The descendents and spouses of descendents of the four Butler girls from Indiana have done great things. They are a creative lot of artists, writers, political activists, pilots, professors, engineers, missionaries, doctors, lawyers, architects, and musicians. No one is resting on their laurels. But between achieving great things, we are gathered together in the meadow on a summer evening eating, laughing, sharing, and learning about what tomorrow will bring for the next line of descendants of the four Butler girls from Indiana.

5 comments:

facingthetrend said...

I used to love the movie Bill and Ted's Excellent Adventure. In the movie, they pronounced "Socrates" as "So-Crates" (the 2nd half pronounced like the plural of crate). One day in college, I so nearlyalmostohmyicantbelieveit said "So-Crates" in the middle of class, so I understand about New Hampster!

BTW, I like Uncle John. What a nice story.

--Deborah

Nancy said...

Hi DIL,
What a nice memory of New Hampster '08. I hope you make sure the Sibley's see this, as well as other family members.
Love you, MIL

Pop said...

Anne (Stewart) would be very proud of her grandaughter-in-law. As a younger lady with kids, Anne was a member of the Nashville Press and Authors Club -- a group who loved the written word, pose and poetry.

Did you know that the nickname Hibby is from the initials HIB -- Harriet Ingold Butler? (Hibby was the oldest.)

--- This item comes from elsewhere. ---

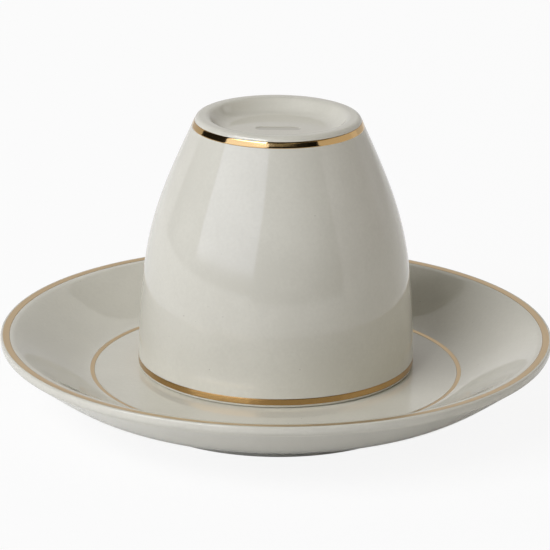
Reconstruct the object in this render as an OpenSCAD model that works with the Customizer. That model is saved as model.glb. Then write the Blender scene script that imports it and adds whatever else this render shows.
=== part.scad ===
// A small coffee cup without a handle, standing mouth down on its saucer.
// Both are cream glazed porcelain, with gold lines fired onto the glaze.
// The origin is the centre of the saucer's foot ring, on the surface that it stands on.
// The cup is drawn as it stands: its lip is at the bottom and its foot is at the top.

/* [Cup wall] */
// Outer diameter at the lip
mouth_d = 60.5; // [52:0.5:66]
// Height from the lip to the foot
cup_h = 56; // [48:1:66]
// Thickness of the wall
cup_wall = 2; // [1.6:0.1:2.6]
// Thickness of the bottom under the foot's recess
bottom_wall = 2.8; // [2.4:0.1:5]
// Lean of the wall at the lip, in degrees from upright
lip_lean = 1.4; // [0.2:0.2:3]
// Lean of the wall at the foot, in degrees from upright
foot_lean = 24.5; // [20:0.5:28]
// Height of the straight strip above the lip
lip_strip_h = 2.3; // [2.2:0.1:3.2]
// Radius that rounds both edges of the lip
lip_round = 0.6; // [0.3:0.05:0.75]
// Radius between the inside wall and the inside of the bottom
inside_round = 9; // [5:0.5:11]

/* [Cup foot] */
// Diameter where the wall's line meets the flat of the foot
foot_d = 35.2; // [33:0.2:38]
// Height of the straight strip under the foot's edge
foot_strip_h = 2.4; // [2.2:0.1:3.2]
// Radius of the foot's outer edge
foot_round = 1.2; // [0.6:0.1:1.5]
// Diameter of the recess in the foot, at its mouth
recess_d = 30.2; // [29.4:0.2:30.6]
// Diameter of the recess floor
recess_floor_d = 24.8; // [22:0.2:25]
// Depth of the recess
recess_depth = 2.9; // [2:0.1:3.2]
// Radius of the recess's edge
recess_round = 1.8; // [1:0.1:2]
// Radius between the recess's side and its floor
recess_blend = 4.5; // [1:0.5:6]
// Length of the plain pressed mark in the recess floor
mark_l = 9.6; // [6:0.2:14]
// Width of the mark
mark_w = 2.6; // [1.6:0.2:4]
// Depth of the mark
mark_depth = 0.2; // [0.1:0.05:0.4]

/* [Saucer] */
// Outer diameter of the rim
saucer_d = 120; // [112:1:136]
// Height from the surface to the top of the rim
saucer_h = 17.15; // [15.5:0.05:20]
// Height of the well's floor, where the cup stands
floor_h = 8.4; // [7.6:0.1:9]
// Width of the flat well all round a cup that stands in its middle
well_room = 9.05; // [8:0.05:10]
// Lean of the slope's foot, in degrees from level
well_lean = 10; // [7:0.5:16]
// Width of the straight strip at the slope's foot
well_strip_w = 1.5; // [1.5:0.1:2.4]
// Radius between the well and the slope's foot
well_round = 3; // [1:0.5:3.5]
// Lean of the slope under the rim, in degrees from level
rim_lean = 28.3; // [25:0.1:33]
// Width of the straight strip under the rim's top, inside
rim_strip_w = 1.1; // [1:0.1:2]
// Width of the rim's top, before its edges are rounded
rim_top_w = 2.9; // [2.8:0.1:3.4]
// Inward lean of the rim's top, in degrees from level
rim_top_lean = 5; // [2:0.5:8]
// Radius between the slope and the rim's top
rim_roll = 3; // [2:0.25:3]
// Height of the rim's outer edge, before it is rounded
rim_edge_h = 1.8; // [1.6:0.1:2.6]
// Radius of the rim's upper edge
rim_round = 0.45; // [0.3:0.05:0.5]
// Radius of the rim's lower edge
rim_under_round = 1.6; // [0.8:0.1:1.8]
// Lean of the underside at the rim, in degrees from level
under_lean = 36; // [32:0.5:40]
// Width of the straight strip of the underside at the rim
under_strip_w = 2.2; // [2.1:0.1:3]

/* [Saucer foot ring] */
// Outer diameter of the foot ring, on the surface
ring_d = 65.4; // [58:0.2:67]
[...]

What a great job you have done of capturing this wonderful and all too short, sweet and bittersweet, long weekend that we shared.

Magical.

Pop

-J. said...

How odd, this post turned up in a Google search for me -

My name is John Butler Sibley, although I don't think I'm related. The Butlers in my family are from Ireland and came to NY 2 generations ago; I'm not positive of the origin of the Sibleys.

Richard said...

Hey Heather,

Wonderful prose, that almost is poetry (feels like it to me anyway!), capturing the many miracle moments in NH! Having you and Jeff there was an important part of the overall ambiance! Btw, speaking of poetry, I see that Yeats middle name is Butler. Hat!

Uncle Dick

P.S. J,
We Butlers are from Ireland as well, as most all probably are, since Butlers are of Norman origin and arrived in the 12th century. Our Sibley's parents lived in Long Island, if I'm not mistaken, so who knows!